上山さんは行政としての大阪市の仕事を67の事業ユニットに分け、それぞれのユニットごとに内容を分析している。昨今、何でもかんでも官僚が悪い、行政が悪いという魔女が理的な公務員バッシングが世間で吹き荒れているが、上山さんの行政改革は、こうした頭に血を上らせたヒステリックなバッシングとは無縁な極めてオーソドックスなものである。67の事業ごとに「何がムダか」「赤字の原因は何か」「赤字事業は赤字でもやる必要があるものなのか、それとも廃止しても構わないものか」と丁寧に分析し、事業ごとに改革案を提示している。

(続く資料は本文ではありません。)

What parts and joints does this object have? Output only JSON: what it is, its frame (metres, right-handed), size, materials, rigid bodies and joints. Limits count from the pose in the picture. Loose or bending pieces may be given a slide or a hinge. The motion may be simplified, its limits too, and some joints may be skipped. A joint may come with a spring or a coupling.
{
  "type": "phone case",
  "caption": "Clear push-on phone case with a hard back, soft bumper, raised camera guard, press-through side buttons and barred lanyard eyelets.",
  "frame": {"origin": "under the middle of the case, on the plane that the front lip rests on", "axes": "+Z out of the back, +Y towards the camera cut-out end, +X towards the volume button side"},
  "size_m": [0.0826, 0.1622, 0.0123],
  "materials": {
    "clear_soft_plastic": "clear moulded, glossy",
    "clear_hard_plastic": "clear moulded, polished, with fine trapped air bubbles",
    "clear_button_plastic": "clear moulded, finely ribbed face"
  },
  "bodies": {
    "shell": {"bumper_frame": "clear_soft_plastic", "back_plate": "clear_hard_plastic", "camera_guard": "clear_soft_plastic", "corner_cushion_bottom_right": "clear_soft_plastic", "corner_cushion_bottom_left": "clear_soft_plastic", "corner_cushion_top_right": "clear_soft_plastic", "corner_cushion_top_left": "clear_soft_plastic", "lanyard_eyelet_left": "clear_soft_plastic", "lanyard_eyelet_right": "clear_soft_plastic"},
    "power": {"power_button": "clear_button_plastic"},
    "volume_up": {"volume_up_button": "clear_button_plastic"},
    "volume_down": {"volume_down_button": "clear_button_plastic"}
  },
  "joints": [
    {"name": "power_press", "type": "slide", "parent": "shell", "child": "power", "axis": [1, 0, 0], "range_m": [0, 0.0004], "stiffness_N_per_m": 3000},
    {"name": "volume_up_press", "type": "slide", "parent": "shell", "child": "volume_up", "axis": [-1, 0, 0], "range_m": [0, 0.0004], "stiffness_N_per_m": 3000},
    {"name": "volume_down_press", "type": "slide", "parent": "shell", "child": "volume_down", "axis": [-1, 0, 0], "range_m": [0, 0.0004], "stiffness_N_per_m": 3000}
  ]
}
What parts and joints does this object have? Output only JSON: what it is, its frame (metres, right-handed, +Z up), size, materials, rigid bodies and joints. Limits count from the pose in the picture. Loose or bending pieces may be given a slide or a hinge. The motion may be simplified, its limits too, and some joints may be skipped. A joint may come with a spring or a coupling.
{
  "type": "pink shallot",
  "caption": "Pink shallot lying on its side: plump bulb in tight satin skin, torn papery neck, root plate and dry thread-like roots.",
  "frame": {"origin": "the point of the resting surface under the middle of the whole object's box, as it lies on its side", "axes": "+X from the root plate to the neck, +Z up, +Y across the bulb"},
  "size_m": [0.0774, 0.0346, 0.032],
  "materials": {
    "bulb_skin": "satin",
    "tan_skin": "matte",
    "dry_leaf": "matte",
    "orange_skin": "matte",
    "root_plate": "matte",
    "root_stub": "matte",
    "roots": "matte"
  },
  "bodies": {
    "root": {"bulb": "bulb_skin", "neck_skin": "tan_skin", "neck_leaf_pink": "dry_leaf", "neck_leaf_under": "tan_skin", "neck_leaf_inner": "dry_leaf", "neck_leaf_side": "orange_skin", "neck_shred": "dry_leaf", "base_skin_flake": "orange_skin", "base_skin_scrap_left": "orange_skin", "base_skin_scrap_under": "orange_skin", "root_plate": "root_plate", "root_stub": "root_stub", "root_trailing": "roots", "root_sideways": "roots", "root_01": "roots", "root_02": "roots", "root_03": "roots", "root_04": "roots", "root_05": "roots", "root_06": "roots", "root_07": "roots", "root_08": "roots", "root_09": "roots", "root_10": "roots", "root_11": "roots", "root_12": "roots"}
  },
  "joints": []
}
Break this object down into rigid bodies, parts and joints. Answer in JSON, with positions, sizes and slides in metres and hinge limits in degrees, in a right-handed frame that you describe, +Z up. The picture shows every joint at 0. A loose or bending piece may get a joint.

意外な発見というものはあるもので、大阪ではゴミはあれだけの大都市にもかかわらず戸別収集をしていること、戸別に収集するには狭い路地にもゴミ収集車が入っていかねばならないので軽自動車のゴミ収集車が大量にあって、これが赤字要因となっていること。その一方でごみ焼却所は先行投資を充実させているので、周辺からも処理依頼がきていて収益をあげていること。
大阪市営バスが巨額の赤字を垂れ流していて、その多くが市民が利用する気の無い地域路線から生じていること。大阪市営バス職員の中には高額所得者が多数いて、その最高額は1300万円だったこと。
市営住宅に入居条件を大幅に上回る高所得者が多数居座っており、その悪質な高所得者の相当数が大阪市職員だったこと。
第三章には上山教授自らが行政改革のノウハウを余すことなく公開している。これは他のエリアで改革を進める場合、そのままマニュアルとして使用できるほど精緻で微にいり細にわたった解説が付されている親切なものだ。今や霞ヶ関のみならず全国の地方自治体で行政改革は待ったなしの情勢である。来るべき消費税アップの前に行政支出の内容を総点検し、行政のムダをゼロにするムダ・ゼロは日本全国であまねく実行されねばならない。そのムダ・ゼロ改革を推進するにあたり本書は必読のマニュアルと言えよう。